(What is expected): Below are some entries. Output each one exactly as it appears.

- - -

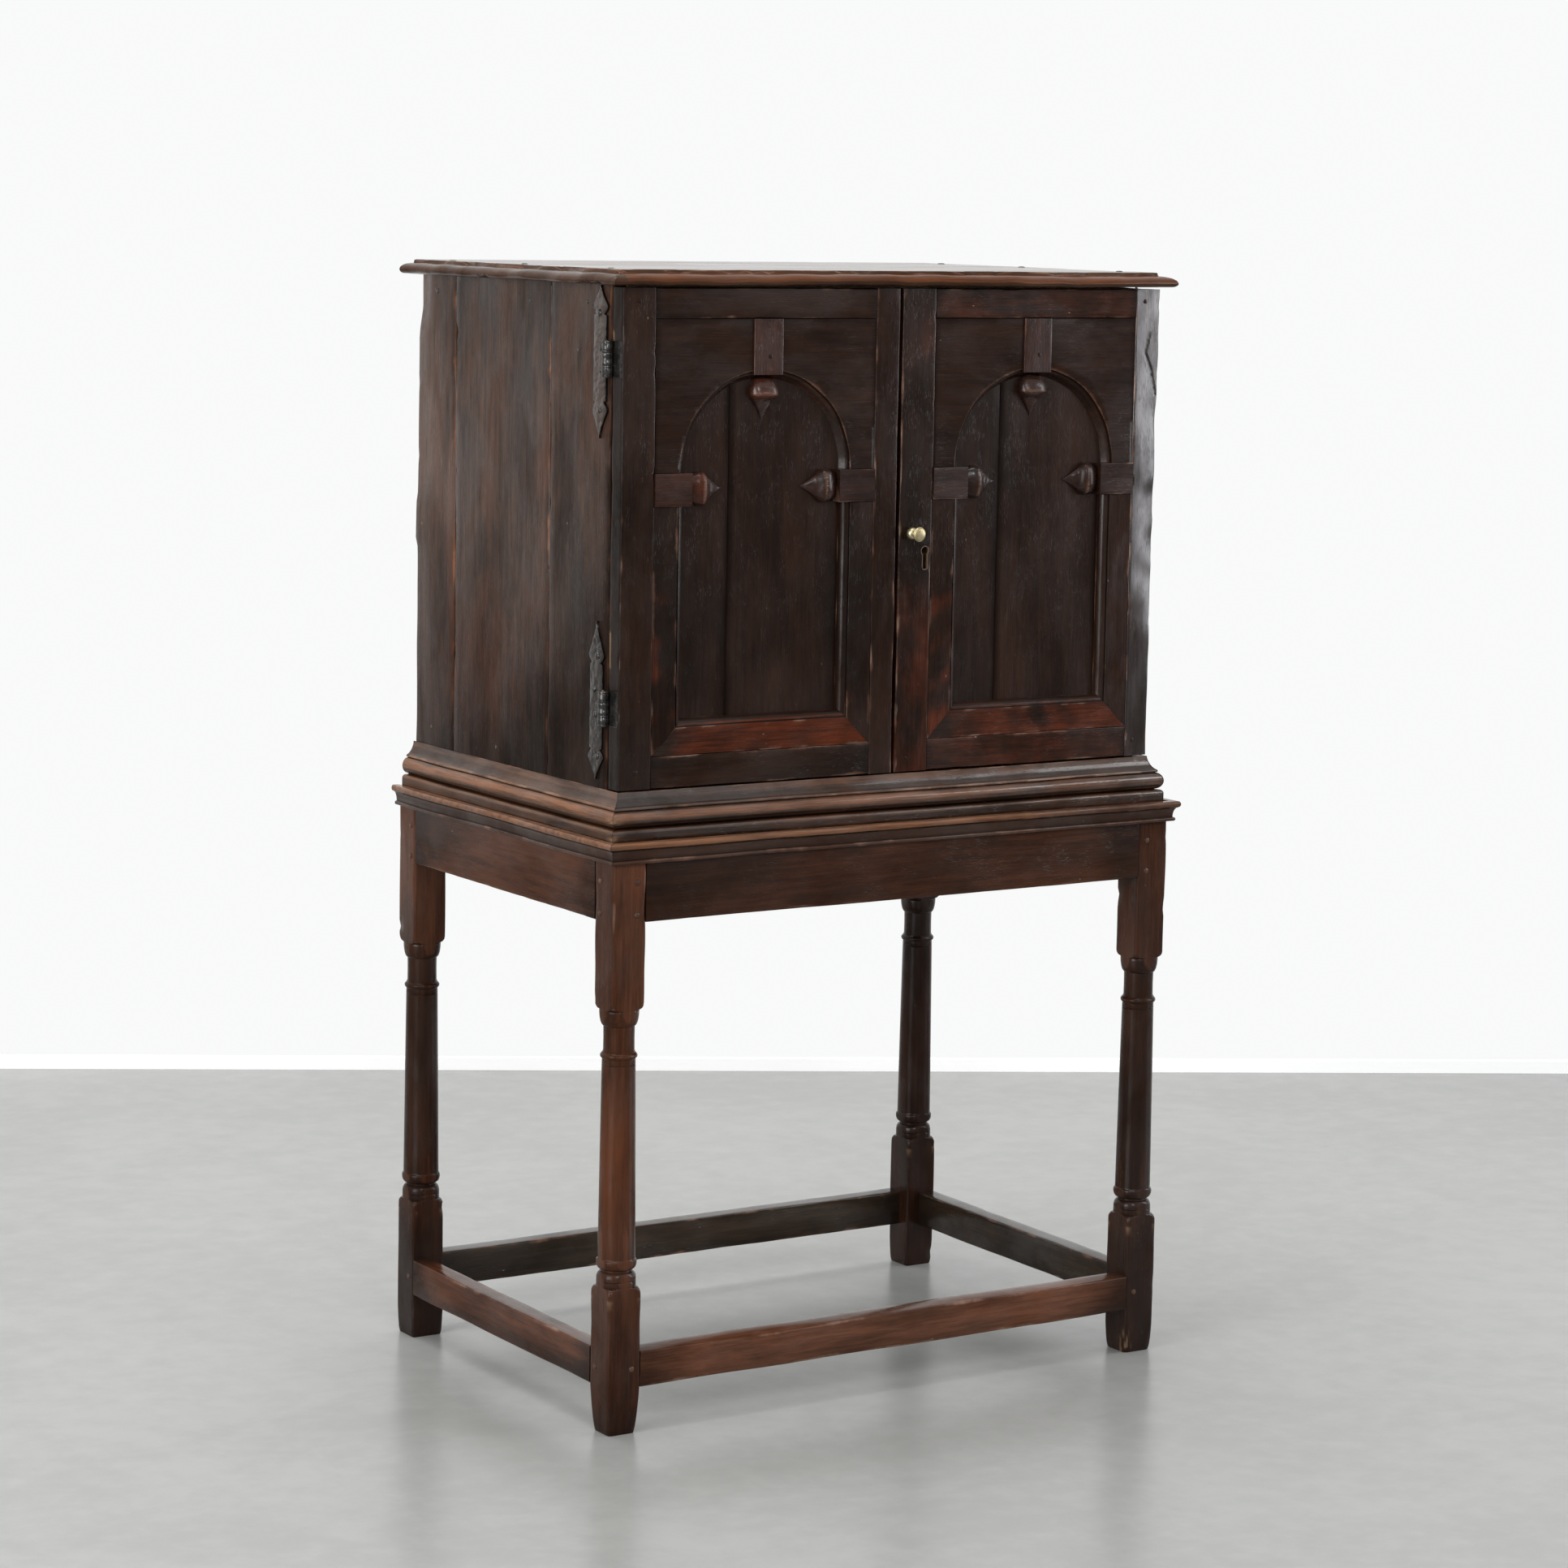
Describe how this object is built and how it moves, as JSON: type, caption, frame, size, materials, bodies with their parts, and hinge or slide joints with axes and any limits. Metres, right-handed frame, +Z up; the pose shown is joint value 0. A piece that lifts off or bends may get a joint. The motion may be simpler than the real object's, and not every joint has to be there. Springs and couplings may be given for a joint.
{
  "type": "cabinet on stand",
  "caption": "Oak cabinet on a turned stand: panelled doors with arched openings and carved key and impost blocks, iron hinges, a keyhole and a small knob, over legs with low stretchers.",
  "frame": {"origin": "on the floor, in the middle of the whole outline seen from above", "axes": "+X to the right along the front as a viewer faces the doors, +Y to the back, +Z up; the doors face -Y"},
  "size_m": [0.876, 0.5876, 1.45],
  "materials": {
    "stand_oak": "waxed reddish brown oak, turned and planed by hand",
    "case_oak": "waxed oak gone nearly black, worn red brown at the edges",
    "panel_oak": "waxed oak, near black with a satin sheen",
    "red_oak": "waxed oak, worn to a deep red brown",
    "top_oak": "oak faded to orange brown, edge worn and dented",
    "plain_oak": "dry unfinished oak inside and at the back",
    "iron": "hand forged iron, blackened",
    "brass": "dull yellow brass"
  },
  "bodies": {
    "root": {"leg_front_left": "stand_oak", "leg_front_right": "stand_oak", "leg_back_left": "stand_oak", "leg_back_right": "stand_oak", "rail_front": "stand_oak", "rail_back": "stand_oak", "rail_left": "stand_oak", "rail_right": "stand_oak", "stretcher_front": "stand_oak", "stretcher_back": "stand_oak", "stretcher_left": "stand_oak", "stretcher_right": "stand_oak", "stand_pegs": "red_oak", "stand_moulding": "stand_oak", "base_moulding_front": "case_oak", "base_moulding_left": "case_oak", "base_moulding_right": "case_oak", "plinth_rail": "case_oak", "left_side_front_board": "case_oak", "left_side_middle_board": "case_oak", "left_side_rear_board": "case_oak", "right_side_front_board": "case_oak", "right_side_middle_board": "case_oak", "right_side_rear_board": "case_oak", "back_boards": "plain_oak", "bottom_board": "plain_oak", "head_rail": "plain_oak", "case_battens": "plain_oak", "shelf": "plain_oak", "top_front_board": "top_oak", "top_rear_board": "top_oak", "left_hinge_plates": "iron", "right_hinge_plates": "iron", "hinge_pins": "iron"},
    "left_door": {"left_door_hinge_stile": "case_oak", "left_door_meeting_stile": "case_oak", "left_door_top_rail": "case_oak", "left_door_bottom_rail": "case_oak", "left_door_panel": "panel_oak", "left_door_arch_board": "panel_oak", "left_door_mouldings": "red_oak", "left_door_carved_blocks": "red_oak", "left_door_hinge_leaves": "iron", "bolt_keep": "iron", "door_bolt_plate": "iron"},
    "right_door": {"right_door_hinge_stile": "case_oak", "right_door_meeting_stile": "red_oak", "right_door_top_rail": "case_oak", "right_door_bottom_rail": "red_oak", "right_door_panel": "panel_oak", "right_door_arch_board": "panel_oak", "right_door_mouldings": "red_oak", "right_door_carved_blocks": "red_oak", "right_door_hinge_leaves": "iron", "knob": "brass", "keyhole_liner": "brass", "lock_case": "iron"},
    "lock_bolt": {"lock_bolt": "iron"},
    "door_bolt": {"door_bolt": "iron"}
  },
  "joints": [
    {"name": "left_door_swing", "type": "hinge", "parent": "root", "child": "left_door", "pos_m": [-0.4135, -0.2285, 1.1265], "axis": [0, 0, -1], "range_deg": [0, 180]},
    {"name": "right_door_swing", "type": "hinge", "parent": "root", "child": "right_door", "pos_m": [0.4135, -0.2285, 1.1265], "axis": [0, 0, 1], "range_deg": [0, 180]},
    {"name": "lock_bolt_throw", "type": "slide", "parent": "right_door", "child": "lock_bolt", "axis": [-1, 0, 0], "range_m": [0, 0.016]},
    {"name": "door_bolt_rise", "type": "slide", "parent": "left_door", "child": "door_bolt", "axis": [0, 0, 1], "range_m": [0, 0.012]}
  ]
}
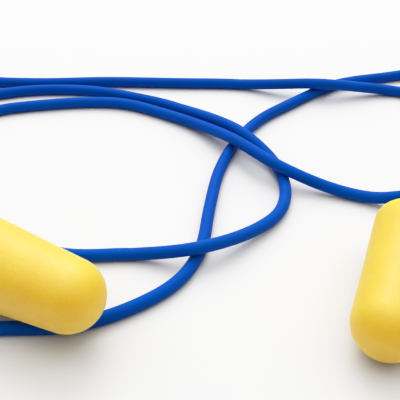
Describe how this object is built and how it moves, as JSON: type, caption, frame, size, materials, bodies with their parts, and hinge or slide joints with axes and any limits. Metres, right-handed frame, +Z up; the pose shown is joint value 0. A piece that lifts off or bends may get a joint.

- - -

(Response to this task):
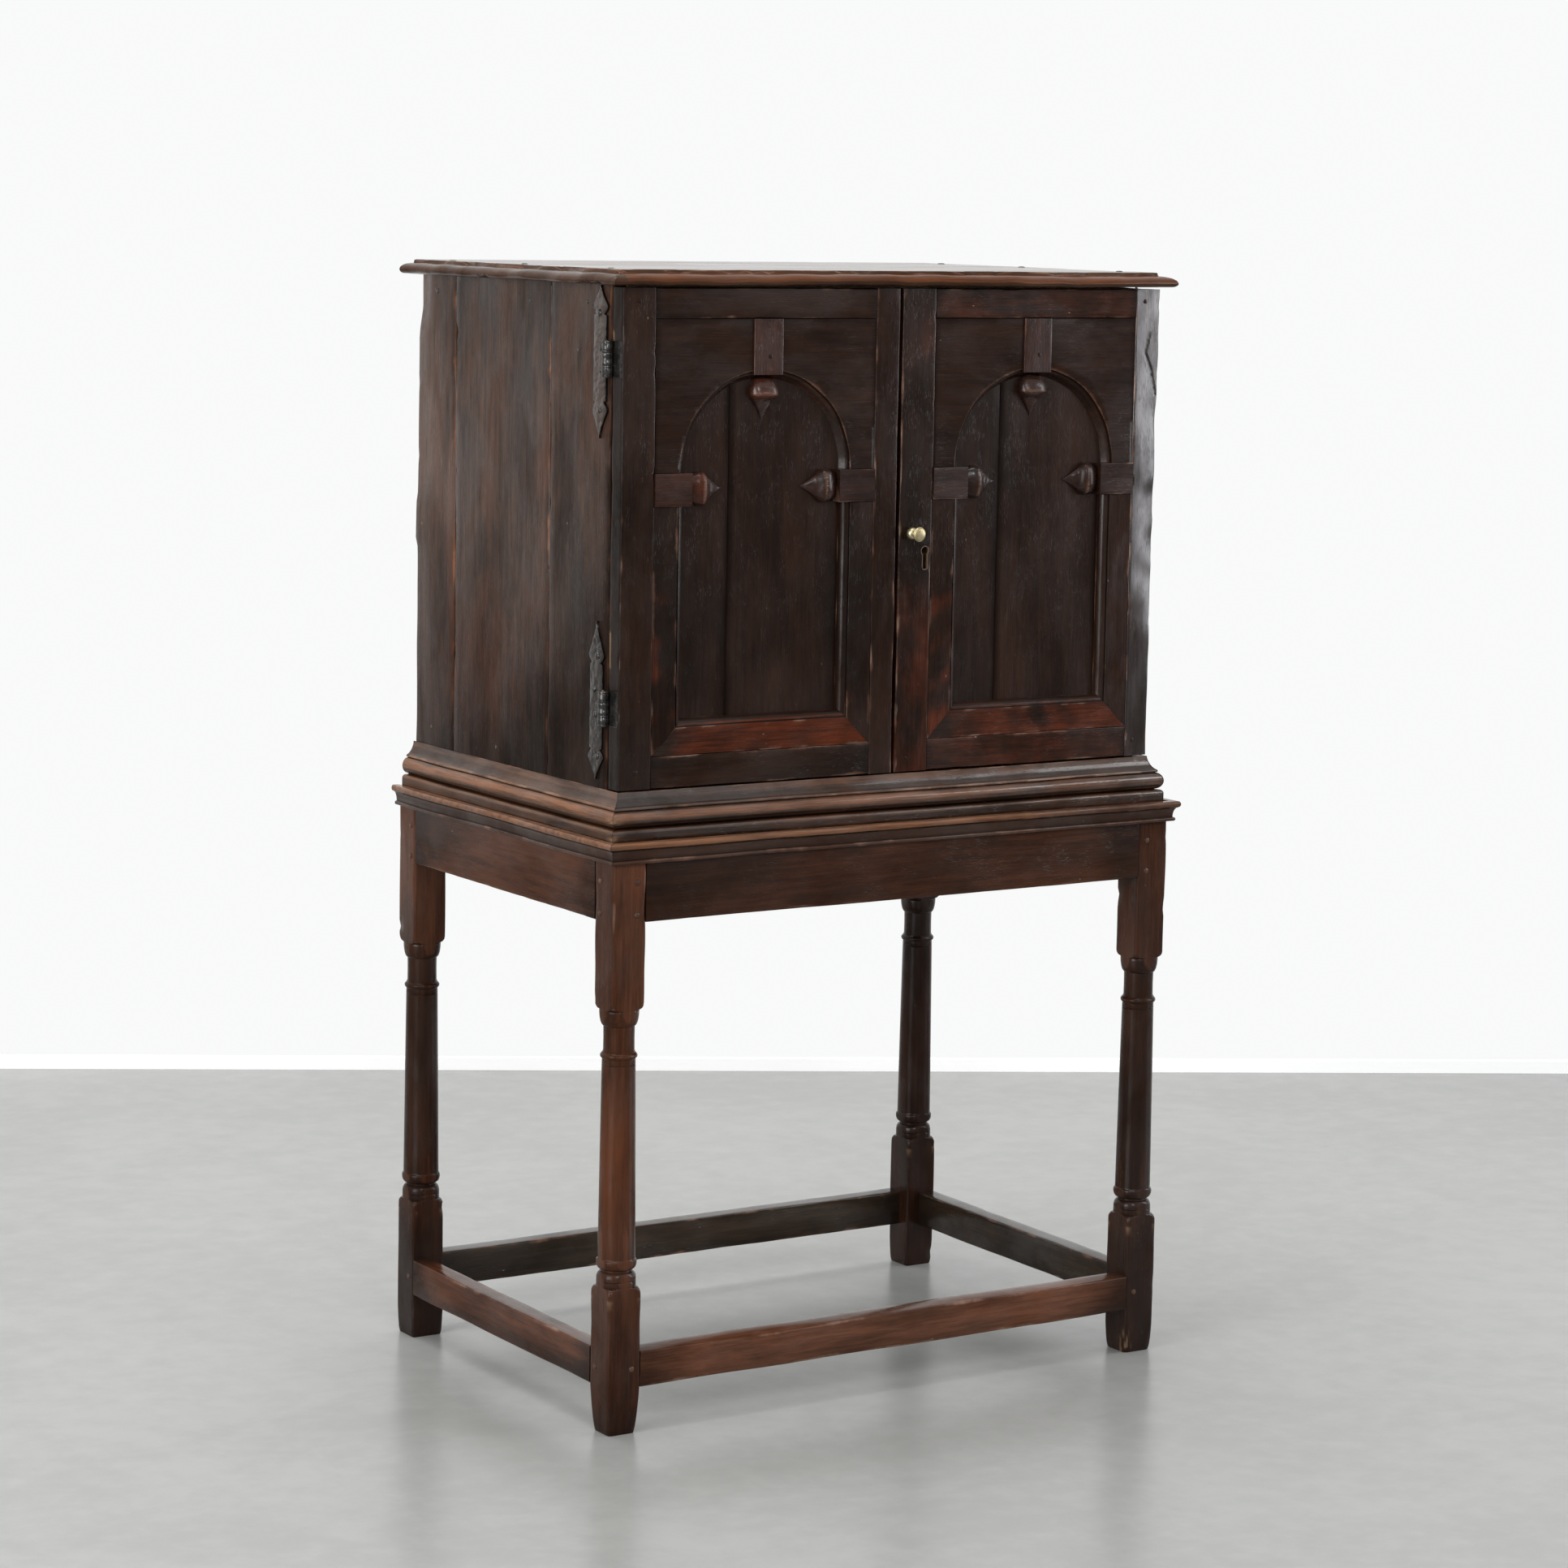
Describe how this object is built and how it moves, as JSON: type, caption, frame, size, materials, bodies with their parts, and hinge or slide joints with axes and any limits. Metres, right-handed frame, +Z up; the pose shown is joint value 0. A piece that lifts off or bends may get a joint. The motion may be simpler than the real object's, and not every joint has to be there. Springs and couplings may be given for a joint.
{
  "type": "cabinet on stand",
  "caption": "Oak cabinet on a turned stand: panelled doors with arched openings and carved key and impost blocks, iron hinges, a keyhole and a small knob, over legs with low stretchers.",
  "frame": {"origin": "on the floor, in the middle of the whole outline seen from above", "axes": "+X to the right along the front as a viewer faces the doors, +Y to the back, +Z up; the doors face -Y"},
  "size_m": [0.876, 0.5876, 1.45],
  "materials": {
    "stand_oak": "waxed reddish brown oak, turned and planed by hand",
    "case_oak": "waxed oak gone nearly black, worn red brown at the edges",
    "panel_oak": "waxed oak, near black with a satin sheen",
    "red_oak": "waxed oak, worn to a deep red brown",
    "top_oak": "oak faded to orange brown, edge worn and dented",
    "plain_oak": "dry unfinished oak inside and at the back",
    "iron": "hand forged iron, blackened",
    "brass": "dull yellow brass"
  },
  "bodies": {
    "root": {"leg_front_left": "stand_oak", "leg_front_right": "stand_oak", "leg_back_left": "stand_oak", "leg_back_right": "stand_oak", "rail_front": "stand_oak", "rail_back": "stand_oak", "rail_left": "stand_oak", "rail_right": "stand_oak", "stretcher_front": "stand_oak", "stretcher_back": "stand_oak", "stretcher_left": "stand_oak", "stretcher_right": "stand_oak", "stand_pegs": "red_oak", "stand_moulding": "stand_oak", "base_moulding_front": "case_oak", "base_moulding_left": "case_oak", "base_moulding_right": "case_oak", "plinth_rail": "case_oak", "left_side_front_board": "case_oak", "left_side_middle_board": "case_oak", "left_side_rear_board": "case_oak", "right_side_front_board": "case_oak", "right_side_middle_board": "case_oak", "right_side_rear_board": "case_oak", "back_boards": "plain_oak", "bottom_board": "plain_oak", "head_rail": "plain_oak", "case_battens": "plain_oak", "shelf": "plain_oak", "top_front_board": "top_oak", "top_rear_board": "top_oak", "left_hinge_plates": "iron", "right_hinge_plates": "iron", "hinge_pins": "iron"},
    "left_door": {"left_door_hinge_stile": "case_oak", "left_door_meeting_stile": "case_oak", "left_door_top_rail": "case_oak", "left_door_bottom_rail": "case_oak", "left_door_panel": "panel_oak", "left_door_arch_board": "panel_oak", "left_door_mouldings": "red_oak", "left_door_carved_blocks": "red_oak", "left_door_hinge_leaves": "iron", "bolt_keep": "iron", "door_bolt_plate": "iron"},
    "right_door": {"right_door_hinge_stile": "case_oak", "right_door_meeting_stile": "red_oak", "right_door_top_rail": "case_oak", "right_door_bottom_rail": "red_oak", "right_door_panel": "panel_oak", "right_door_arch_board": "panel_oak", "right_door_mouldings": "red_oak", "right_door_carved_blocks": "red_oak", "right_door_hinge_leaves": "iron", "knob": "brass", "keyhole_liner": "brass", "lock_case": "iron"},
    "lock_bolt": {"lock_bolt": "iron"},
    "door_bolt": {"door_bolt": "iron"}
  },
  "joints": [
    {"name": "left_door_swing", "type": "hinge", "parent": "root", "child": "left_door", "pos_m": [-0.4135, -0.2285, 1.1265], "axis": [0, 0, -1], "range_deg": [0, 180]},
    {"name": "right_door_swing", "type": "hinge", "parent": "root", "child": "right_door", "pos_m": [0.4135, -0.2285, 1.1265], "axis": [0, 0, 1], "range_deg": [0, 180]},
    {"name": "lock_bolt_throw", "type": "slide", "parent": "right_door", "child": "lock_bolt", "axis": [-1, 0, 0], "range_m": [0, 0.016]},
    {"name": "door_bolt_rise", "type": "slide", "parent": "left_door", "child": "door_bolt", "axis": [0, 0, 1], "range_m": [0, 0.012]}
  ]
}
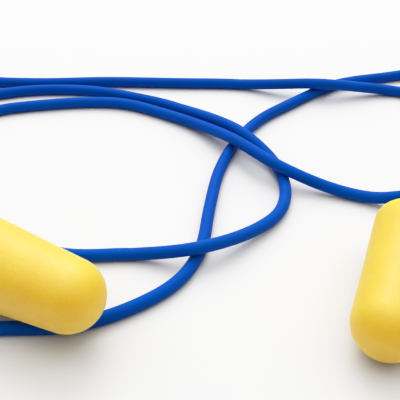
Describe how this object is built and how it moves, as JSON: type, caption, frame, size, materials, bodies with their parts, and hinge or slide joints with axes and any limits. Metres, right-handed frame, +Z up; the pose shown is joint value 0. A piece that lifts off or bends may get a joint.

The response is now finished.